According to Yang, however, a cash payment will be necessary for people to afford to live through the automation evolution. In addition, a UBI payment would "provide a degree of recognition and compensation for all the work parents and caregivers do, particularly mothers, and it would help bring some equity across gender lines and racial lines," Yang tells Thompson.
To fund such a plan, Yang would impose a value-added tax (VAT) of 10 percent on the goods and services a company produces, he explained to CNBC Make It in early 2018. At the time, Eric Toder of the Washington, DC-based Tax Policy Center, told CNBC Make It that a 10 percent VAT in the United States could raise anywhere from $500 billion to $1 trillion, depending on how broadly the tax is applied.
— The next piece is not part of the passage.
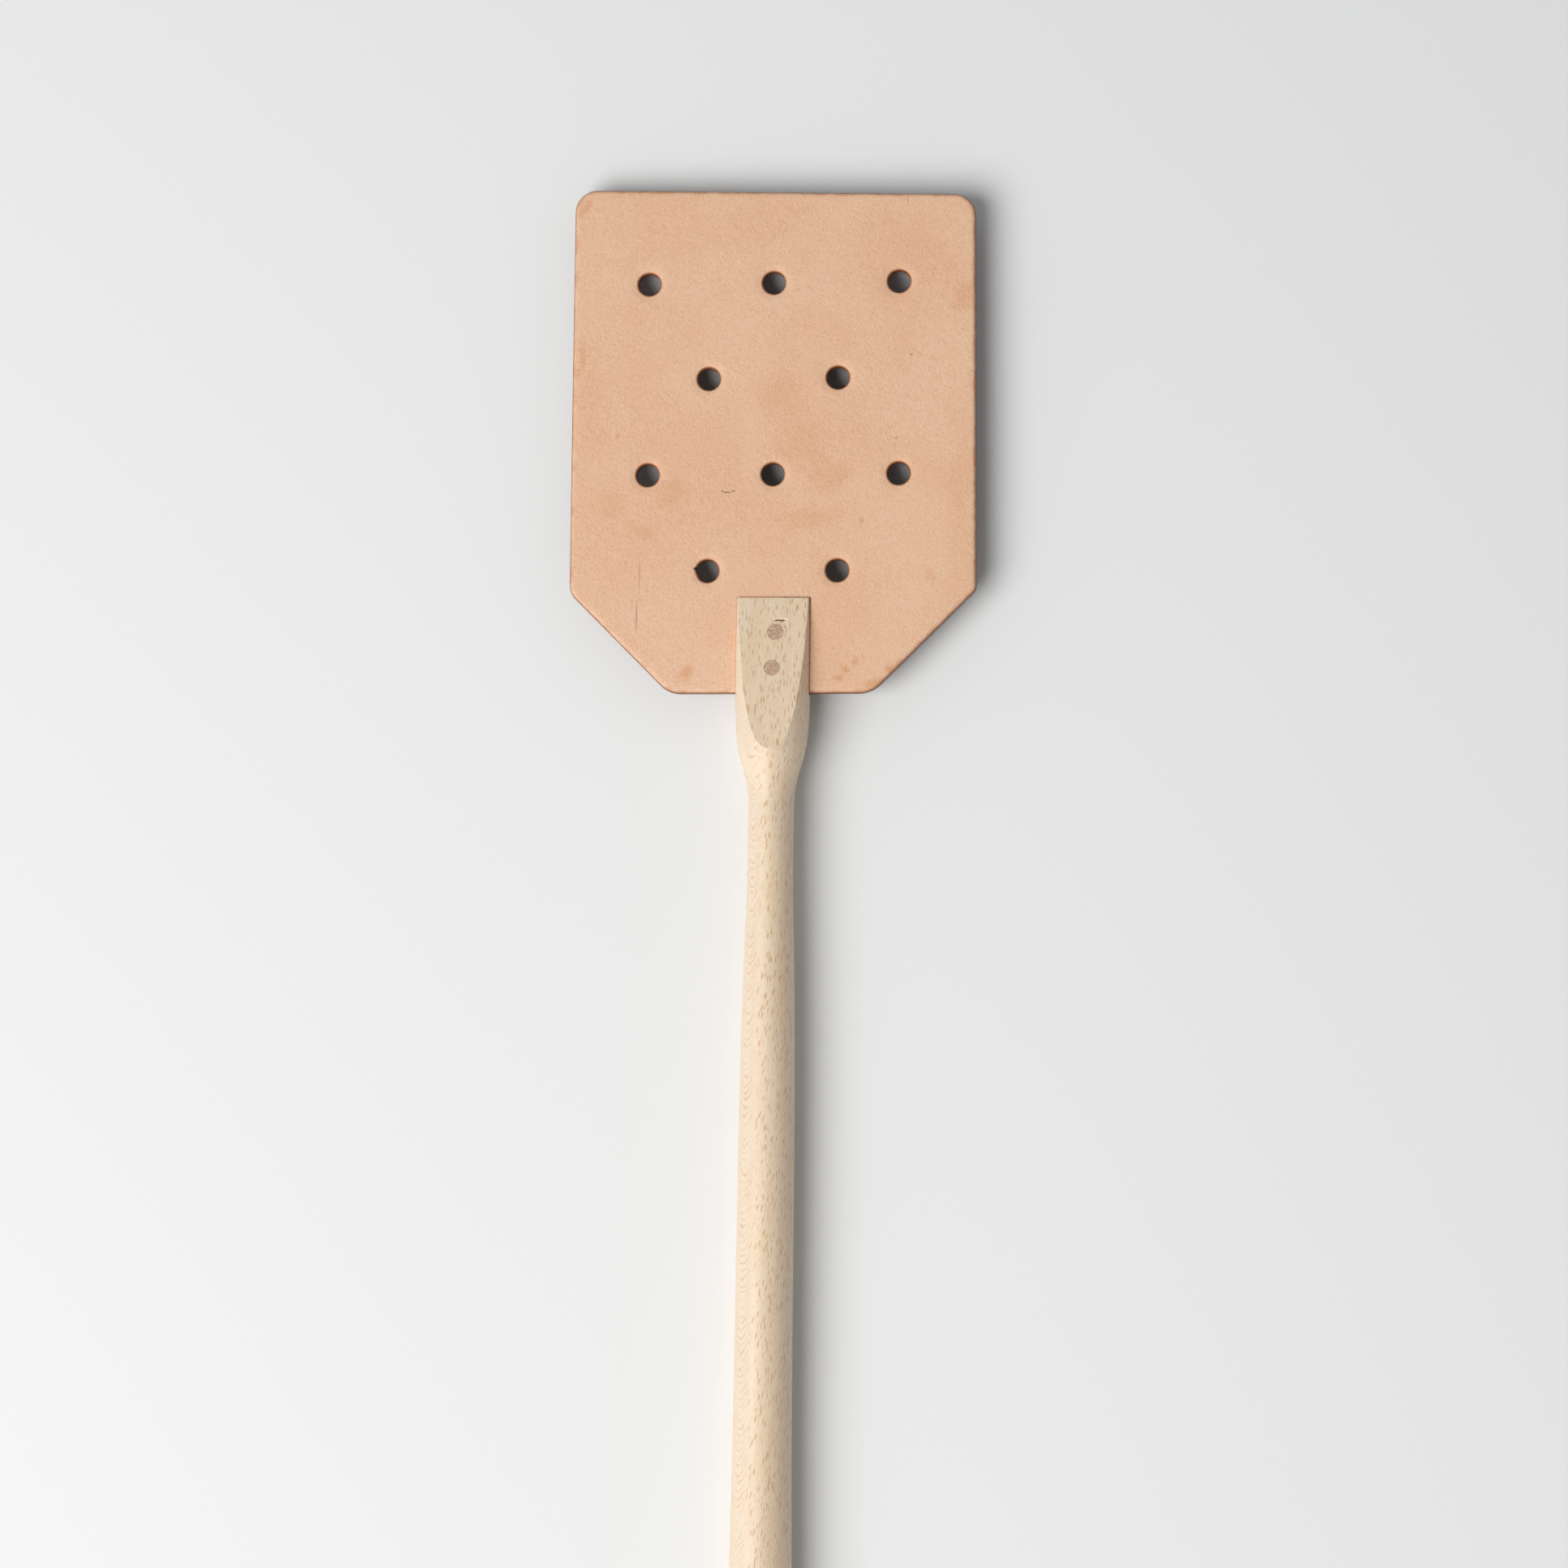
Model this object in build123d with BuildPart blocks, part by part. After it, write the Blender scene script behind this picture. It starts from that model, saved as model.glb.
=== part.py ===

Of course, many are against idea of a universal basic income. UBI is expensive, Ian Goldin, a Professor of Globalization and Development at the University of Oxford, told The Financial Times in February. And cash handouts will disincentivise people to work, goes another argument. "Delinking income and work, while rewarding people for staying at home, is what lies behind social decay," Goldin says. "Wherever possible, safety nets should be a lifeline towards meaningful work and participation in society, not a guarantee of a lifetime of dependence."
Before making a run at the White House, Yang was the CEO of the test-prep education company Manhattan GMAT, which industry leader Kaplan bought in 2009. Also, in 2011, he launched Venture for America, a New York City-headquartered organization that trains entrepreneurs in a two-year fellowship program.
Thus far, Yang's campaign is grassroots. He says it has raised "hundreds of thousands of dollars from thousands of donors nationally — with an average donation of only $11," Yang tells CNBC Make It.
The Fassi's haven't yet decided what they will do with the cash.
"Just the basic security of having a little extra money, [so] that if the car breaks we don't have to use our credit card, we can actually pay," Jodie tells NHPR. Charles has had entrepreneurial visions. "Even, we were talking about starting our own business," he tells NHPR.